A lawyer by training, he has given speeches at colleges and universities across the country. He has coined the word "actionnaire," which he defines as "one who takes their dreams, their ideas, their aspiration, their vision, and pursues it with courage and bravado."
The Dallas Examiner (TDE) caught up with Roberts just a few days after the ribbon cutting for the newly renovated Roberts Marriott Courtyard in Dallas, purchased by the Roberts Group in 2006.
The Dallas Examiner: What can you tell us about the new hotel?
Roberts: We're the largest African American hotel group in America. We have 11 hotels, which translates to over 2,000 rooms. Our hotels have restaurants, spa facilities, business centers, etc. This hotel in Dallas may be the only African-American-owned hotel, I'm not sure, but it's certainly the newest and best Marriott in the state. It's totally renovated, with the new prototype layout, if you will. Of our 11 hotels, five are managed by African American women. It's interesting to note that, with all the hotels that exist out here, why is it that very few if any have general managers that are African American, and yet all of ours [do]?
TDE: How did your company get started?
Roberts: We started our company in 1974. We have over 76 companies and over 1,000 employees. According to Black Enterprise, we are one of the 100 largest Black companies in America. My brother Steven and I are equal partners. My dad helped us get started when he retired from the post office after 39 years. He'll be 88 in October and he still comes to the office everyday and helps his boys.
TDE: What do you think entrepreneurs who are not African American would learn from your whole approach to doing business?
Roberts: Everything. The title of my book is Action Has No Season: Strategies and Secrets to Gaining Wealth and Authority. We really are mainstream business people who happen to be African American. But one of the things that we, philosophically, do is [that] we take action. When we see that there's an opportunity, especially in areas that you would normally see very few people, and virtually no Blacks, like owning TV stations, owning hotels, or owning shopping centers or building "green" – we own three city blocks in downtown St. Louis, for example. Give me another city where somebody Black owns that many city blocks in their downtown, including Atlanta.
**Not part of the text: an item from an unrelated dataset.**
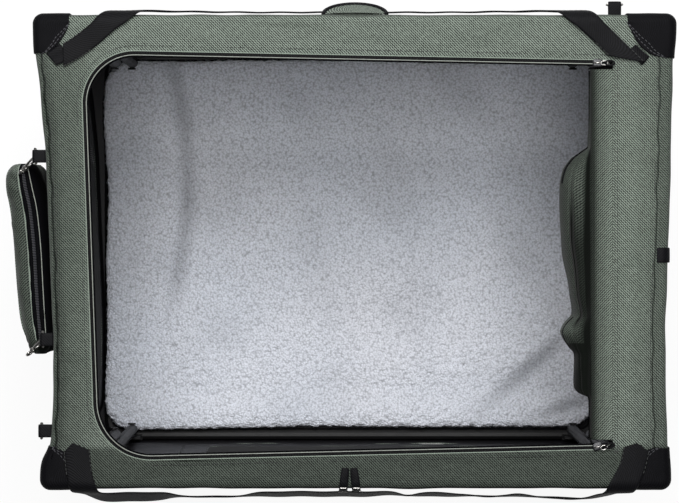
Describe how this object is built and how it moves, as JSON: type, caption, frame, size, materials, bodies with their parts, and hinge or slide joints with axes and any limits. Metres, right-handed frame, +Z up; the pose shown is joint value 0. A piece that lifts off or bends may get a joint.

So, what we've done is that we've taken a very traditional approach to business, but we did it with courage and competence. We didn't sit back and wait for somebody to tell us what we could or could not do. You know how people talk about "thinking outside the box?" Well, we laugh at that because it presumes you're in a box. So we're what you would call "no box" thinkers. Maintaining a diversity in your thinking and in your business can provide you with a path that is fun, unpredictable, but can also create an interesting and abundant life.
TDE: What would you consider to be the main obstacle to a larger number of African Americans doing what you do?
Roberts: One of the first things is the fear of failure. Too frequently, we have brilliant ideas, and we have the resources to do it and then we stop because of this fear of failure. So let's break those words down. First, what is fear? Fear is really just a mental construct. It is not [natural] like grass growing or leaves falling. It is a mental construct that we've allowed ourselves to embrace. So if we can realize that [because] it's not of nature it doesn't exist, we can flush that out of our vocabulary and out of our psyche.
Second word: failure. I don't think there's such thing as that either, because everyday you're given 86,400 seconds, and in every moment you have to enjoy the experience of the moment. Now, there are times when you have endeavors and the outcome isn't as you would like for it to have been. But is that a failure, or is that an experience that you can draw upon in the future? So if we can eliminate the fear of failure, and hopefully [rewrite] it in that way, we can be a lot more proactive and confident in pursuing our ideas.
TDE: But is that really all there is to it? What about more practical obstacles?
Roberts: Of course there's the other business obstacles or questions. What about access to capital? [Or] developing sustainable relationships with banks; having good understandings of business and politics; and creating a balance and understanding that there are roles to play and relationships to be built in order to advance your business. All of these things are part of the process, of course.
TDE: You've already accomplished a great deal. What have you considered as the next frontier for your entrepreneurial ambitions?
Roberts: Well, know this, I'm no longer really an "entrepreneur," I'm a very cold-blooded capitalist [laughs]. "Cold-blooded" in the Rick James sense. I'm deep into building "green," and I'm involved with a team that is trying to perfect a new battery for automobiles … that has a much longer life than the lithium ion battery. I'm casting out with a team to look at how we can save Morris Brown College, which is on life support here, and I'd like to see more Black folks around the country take a look at this.
So my life is full of doing deals, making money, creating jobs and finding time for some philanthropy.